[Aim of the exercise]:
Each line below is to be written out in full, exactly as shown.

(begin)

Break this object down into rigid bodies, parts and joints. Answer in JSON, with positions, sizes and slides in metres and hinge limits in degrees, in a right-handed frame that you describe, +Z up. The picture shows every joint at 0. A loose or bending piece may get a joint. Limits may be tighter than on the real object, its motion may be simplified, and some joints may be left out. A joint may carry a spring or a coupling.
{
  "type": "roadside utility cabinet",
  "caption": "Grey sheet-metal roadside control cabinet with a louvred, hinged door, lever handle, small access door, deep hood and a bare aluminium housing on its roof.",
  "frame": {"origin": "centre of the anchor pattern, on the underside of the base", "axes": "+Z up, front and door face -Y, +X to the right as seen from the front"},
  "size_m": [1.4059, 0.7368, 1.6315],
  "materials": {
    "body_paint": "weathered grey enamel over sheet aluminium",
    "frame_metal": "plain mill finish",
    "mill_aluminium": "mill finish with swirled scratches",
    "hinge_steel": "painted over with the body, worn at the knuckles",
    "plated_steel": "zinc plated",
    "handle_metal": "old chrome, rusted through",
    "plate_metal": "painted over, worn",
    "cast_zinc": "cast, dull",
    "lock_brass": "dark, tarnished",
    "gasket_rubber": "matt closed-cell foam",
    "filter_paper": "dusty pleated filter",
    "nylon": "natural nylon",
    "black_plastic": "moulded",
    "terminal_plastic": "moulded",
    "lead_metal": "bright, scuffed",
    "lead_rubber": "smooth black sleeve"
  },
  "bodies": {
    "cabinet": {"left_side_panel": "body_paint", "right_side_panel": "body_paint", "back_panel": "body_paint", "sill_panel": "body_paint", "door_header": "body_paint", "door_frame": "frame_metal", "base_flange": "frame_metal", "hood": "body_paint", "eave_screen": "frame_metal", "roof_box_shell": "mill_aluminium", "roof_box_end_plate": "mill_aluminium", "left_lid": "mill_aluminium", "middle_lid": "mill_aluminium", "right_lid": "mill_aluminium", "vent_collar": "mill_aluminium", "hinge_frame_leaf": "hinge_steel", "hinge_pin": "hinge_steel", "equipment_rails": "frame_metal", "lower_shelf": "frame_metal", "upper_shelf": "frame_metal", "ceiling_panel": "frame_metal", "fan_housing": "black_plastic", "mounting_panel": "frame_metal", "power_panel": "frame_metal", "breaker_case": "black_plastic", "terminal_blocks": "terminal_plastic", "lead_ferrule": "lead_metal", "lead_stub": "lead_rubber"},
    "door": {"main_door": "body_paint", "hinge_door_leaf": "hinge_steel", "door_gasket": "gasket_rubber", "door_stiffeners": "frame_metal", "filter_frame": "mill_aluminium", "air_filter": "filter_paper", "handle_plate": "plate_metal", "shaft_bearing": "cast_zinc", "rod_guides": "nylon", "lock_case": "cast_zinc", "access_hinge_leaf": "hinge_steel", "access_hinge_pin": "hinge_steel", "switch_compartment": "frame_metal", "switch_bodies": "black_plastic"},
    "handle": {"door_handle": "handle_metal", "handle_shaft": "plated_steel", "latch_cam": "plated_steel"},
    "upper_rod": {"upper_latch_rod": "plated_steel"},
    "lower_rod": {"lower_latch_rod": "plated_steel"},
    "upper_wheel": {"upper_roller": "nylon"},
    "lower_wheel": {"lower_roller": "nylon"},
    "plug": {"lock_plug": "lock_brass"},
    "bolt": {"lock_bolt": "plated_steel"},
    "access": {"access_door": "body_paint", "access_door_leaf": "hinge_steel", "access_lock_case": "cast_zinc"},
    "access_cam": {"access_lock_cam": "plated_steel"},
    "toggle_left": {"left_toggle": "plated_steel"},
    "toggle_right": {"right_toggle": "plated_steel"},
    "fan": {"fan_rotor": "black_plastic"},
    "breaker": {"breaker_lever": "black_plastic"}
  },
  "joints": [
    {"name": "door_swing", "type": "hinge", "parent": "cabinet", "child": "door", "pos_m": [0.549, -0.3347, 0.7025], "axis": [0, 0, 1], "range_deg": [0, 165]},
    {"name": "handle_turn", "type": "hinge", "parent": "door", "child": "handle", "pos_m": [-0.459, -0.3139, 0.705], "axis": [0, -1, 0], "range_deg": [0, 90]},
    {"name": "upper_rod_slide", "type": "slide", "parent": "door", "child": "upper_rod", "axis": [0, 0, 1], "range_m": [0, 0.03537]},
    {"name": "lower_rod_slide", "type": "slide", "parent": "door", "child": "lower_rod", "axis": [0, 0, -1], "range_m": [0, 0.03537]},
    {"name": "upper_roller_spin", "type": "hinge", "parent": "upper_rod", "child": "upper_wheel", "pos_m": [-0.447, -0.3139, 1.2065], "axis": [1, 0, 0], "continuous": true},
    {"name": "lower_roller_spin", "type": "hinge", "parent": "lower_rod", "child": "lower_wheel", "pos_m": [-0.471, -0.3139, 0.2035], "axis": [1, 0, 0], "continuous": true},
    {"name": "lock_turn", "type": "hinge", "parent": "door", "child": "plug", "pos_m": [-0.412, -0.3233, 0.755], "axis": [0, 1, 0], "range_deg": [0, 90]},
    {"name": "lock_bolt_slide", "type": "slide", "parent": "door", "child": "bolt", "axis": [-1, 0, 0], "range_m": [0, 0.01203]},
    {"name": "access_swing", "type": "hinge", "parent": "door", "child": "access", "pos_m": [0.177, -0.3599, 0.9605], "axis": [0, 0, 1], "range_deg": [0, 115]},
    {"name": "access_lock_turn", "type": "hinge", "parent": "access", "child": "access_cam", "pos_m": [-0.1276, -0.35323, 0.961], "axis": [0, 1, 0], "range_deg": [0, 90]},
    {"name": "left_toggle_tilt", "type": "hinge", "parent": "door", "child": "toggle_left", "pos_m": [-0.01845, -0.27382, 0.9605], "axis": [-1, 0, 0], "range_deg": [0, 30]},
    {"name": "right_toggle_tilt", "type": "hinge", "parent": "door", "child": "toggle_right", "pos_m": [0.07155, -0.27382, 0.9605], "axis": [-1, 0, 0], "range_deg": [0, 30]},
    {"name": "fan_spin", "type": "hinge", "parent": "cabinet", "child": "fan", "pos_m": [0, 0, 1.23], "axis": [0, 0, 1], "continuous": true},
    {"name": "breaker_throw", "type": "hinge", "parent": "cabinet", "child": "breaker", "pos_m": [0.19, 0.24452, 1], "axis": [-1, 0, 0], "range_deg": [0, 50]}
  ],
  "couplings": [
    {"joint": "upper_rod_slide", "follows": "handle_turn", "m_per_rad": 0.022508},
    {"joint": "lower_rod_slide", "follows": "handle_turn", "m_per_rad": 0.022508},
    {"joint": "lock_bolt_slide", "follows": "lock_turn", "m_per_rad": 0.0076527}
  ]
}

(end)

[Correct answer]:
Break this object down into rigid bodies, parts and joints. Answer in JSON, with positions, sizes and slides in metres and hinge limits in degrees, in a right-handed frame that you describe, +Z up. The picture shows every joint at 0. A loose or bending piece may get a joint. Limits may be tighter than on the real object, its motion may be simplified, and some joints may be left out. A joint may carry a spring or a coupling.
{
  "type": "roadside utility cabinet",
  "caption": "Grey sheet-metal roadside control cabinet with a louvred, hinged door, lever handle, small access door, deep hood and a bare aluminium housing on its roof.",
  "frame": {"origin": "centre of the anchor pattern, on the underside of the base", "axes": "+Z up, front and door face -Y, +X to the right as seen from the front"},
  "size_m": [1.4059, 0.7368, 1.6315],
  "materials": {
    "body_paint": "weathered grey enamel over sheet aluminium",
    "frame_metal": "plain mill finish",
    "mill_aluminium": "mill finish with swirled scratches",
    "hinge_steel": "painted over with the body, worn at the knuckles",
    "plated_steel": "zinc plated",
    "handle_metal": "old chrome, rusted through",
    "plate_metal": "painted over, worn",
    "cast_zinc": "cast, dull",
    "lock_brass": "dark, tarnished",
    "gasket_rubber": "matt closed-cell foam",
    "filter_paper": "dusty pleated filter",
    "nylon": "natural nylon",
    "black_plastic": "moulded",
    "terminal_plastic": "moulded",
    "lead_metal": "bright, scuffed",
    "lead_rubber": "smooth black sleeve"
  },
  "bodies": {
    "cabinet": {"left_side_panel": "body_paint", "right_side_panel": "body_paint", "back_panel": "body_paint", "sill_panel": "body_paint", "door_header": "body_paint", "door_frame": "frame_metal", "base_flange": "frame_metal", "hood": "body_paint", "eave_screen": "frame_metal", "roof_box_shell": "mill_aluminium", "roof_box_end_plate": "mill_aluminium", "left_lid": "mill_aluminium", "middle_lid": "mill_aluminium", "right_lid": "mill_aluminium", "vent_collar": "mill_aluminium", "hinge_frame_leaf": "hinge_steel", "hinge_pin": "hinge_steel", "equipment_rails": "frame_metal", "lower_shelf": "frame_metal", "upper_shelf": "frame_metal", "ceiling_panel": "frame_metal", "fan_housing": "black_plastic", "mounting_panel": "frame_metal", "power_panel": "frame_metal", "breaker_case": "black_plastic", "terminal_blocks": "terminal_plastic", "lead_ferrule": "lead_metal", "lead_stub": "lead_rubber"},
    "door": {"main_door": "body_paint", "hinge_door_leaf": "hinge_steel", "door_gasket": "gasket_rubber", "door_stiffeners": "frame_metal", "filter_frame": "mill_aluminium", "air_filter": "filter_paper", "handle_plate": "plate_metal", "shaft_bearing": "cast_zinc", "rod_guides": "nylon", "lock_case": "cast_zinc", "access_hinge_leaf": "hinge_steel", "access_hinge_pin": "hinge_steel", "switch_compartment": "frame_metal", "switch_bodies": "black_plastic"},
    "handle": {"door_handle": "handle_metal", "handle_shaft": "plated_steel", "latch_cam": "plated_steel"},
    "upper_rod": {"upper_latch_rod": "plated_steel"},
    "lower_rod": {"lower_latch_rod": "plated_steel"},
    "upper_wheel": {"upper_roller": "nylon"},
    "lower_wheel": {"lower_roller": "nylon"},
    "plug": {"lock_plug": "lock_brass"},
    "bolt": {"lock_bolt": "plated_steel"},
    "access": {"access_door": "body_paint", "access_door_leaf": "hinge_steel", "access_lock_case": "cast_zinc"},
    "access_cam": {"access_lock_cam": "plated_steel"},
    "toggle_left": {"left_toggle": "plated_steel"},
    "toggle_right": {"right_toggle": "plated_steel"},
    "fan": {"fan_rotor": "black_plastic"},
    "breaker": {"breaker_lever": "black_plastic"}
  },
  "joints": [
    {"name": "door_swing", "type": "hinge", "parent": "cabinet", "child": "door", "pos_m": [0.549, -0.3347, 0.7025], "axis": [0, 0, 1], "range_deg": [0, 165]},
    {"name": "handle_turn", "type": "hinge", "parent": "door", "child": "handle", "pos_m": [-0.459, -0.3139, 0.705], "axis": [0, -1, 0], "range_deg": [0, 90]},
    {"name": "upper_rod_slide", "type": "slide", "parent": "door", "child": "upper_rod", "axis": [0, 0, 1], "range_m": [0, 0.03537]},
    {"name": "lower_rod_slide", "type": "slide", "parent": "door", "child": "lower_rod", "axis": [0, 0, -1], "range_m": [0, 0.03537]},
    {"name": "upper_roller_spin", "type": "hinge", "parent": "upper_rod", "child": "upper_wheel", "pos_m": [-0.447, -0.3139, 1.2065], "axis": [1, 0, 0], "continuous": true},
    {"name": "lower_roller_spin", "type": "hinge", "parent": "lower_rod", "child": "lower_wheel", "pos_m": [-0.471, -0.3139, 0.2035], "axis": [1, 0, 0], "continuous": true},
    {"name": "lock_turn", "type": "hinge", "parent": "door", "child": "plug", "pos_m": [-0.412, -0.3233, 0.755], "axis": [0, 1, 0], "range_deg": [0, 90]},
    {"name": "lock_bolt_slide", "type": "slide", "parent": "door", "child": "bolt", "axis": [-1, 0, 0], "range_m": [0, 0.01203]},
    {"name": "access_swing", "type": "hinge", "parent": "door", "child": "access", "pos_m": [0.177, -0.3599, 0.9605], "axis": [0, 0, 1], "range_deg": [0, 115]},
    {"name": "access_lock_turn", "type": "hinge", "parent": "access", "child": "access_cam", "pos_m": [-0.1276, -0.35323, 0.961], "axis": [0, 1, 0], "range_deg": [0, 90]},
    {"name": "left_toggle_tilt", "type": "hinge", "parent": "door", "child": "toggle_left", "pos_m": [-0.01845, -0.27382, 0.9605], "axis": [-1, 0, 0], "range_deg": [0, 30]},
    {"name": "right_toggle_tilt", "type": "hinge", "parent": "door", "child": "toggle_right", "pos_m": [0.07155, -0.27382, 0.9605], "axis": [-1, 0, 0], "range_deg": [0, 30]},
    {"name": "fan_spin", "type": "hinge", "parent": "cabinet", "child": "fan", "pos_m": [0, 0, 1.23], "axis": [0, 0, 1], "continuous": true},
    {"name": "breaker_throw", "type": "hinge", "parent": "cabinet", "child": "breaker", "pos_m": [0.19, 0.24452, 1], "axis": [-1, 0, 0], "range_deg": [0, 50]}
  ],
  "couplings": [
    {"joint": "upper_rod_slide", "follows": "handle_turn", "m_per_rad": 0.022508},
    {"joint": "lower_rod_slide", "follows": "handle_turn", "m_per_rad": 0.022508},
    {"joint": "lock_bolt_slide", "follows": "lock_turn", "m_per_rad": 0.0076527}
  ]
}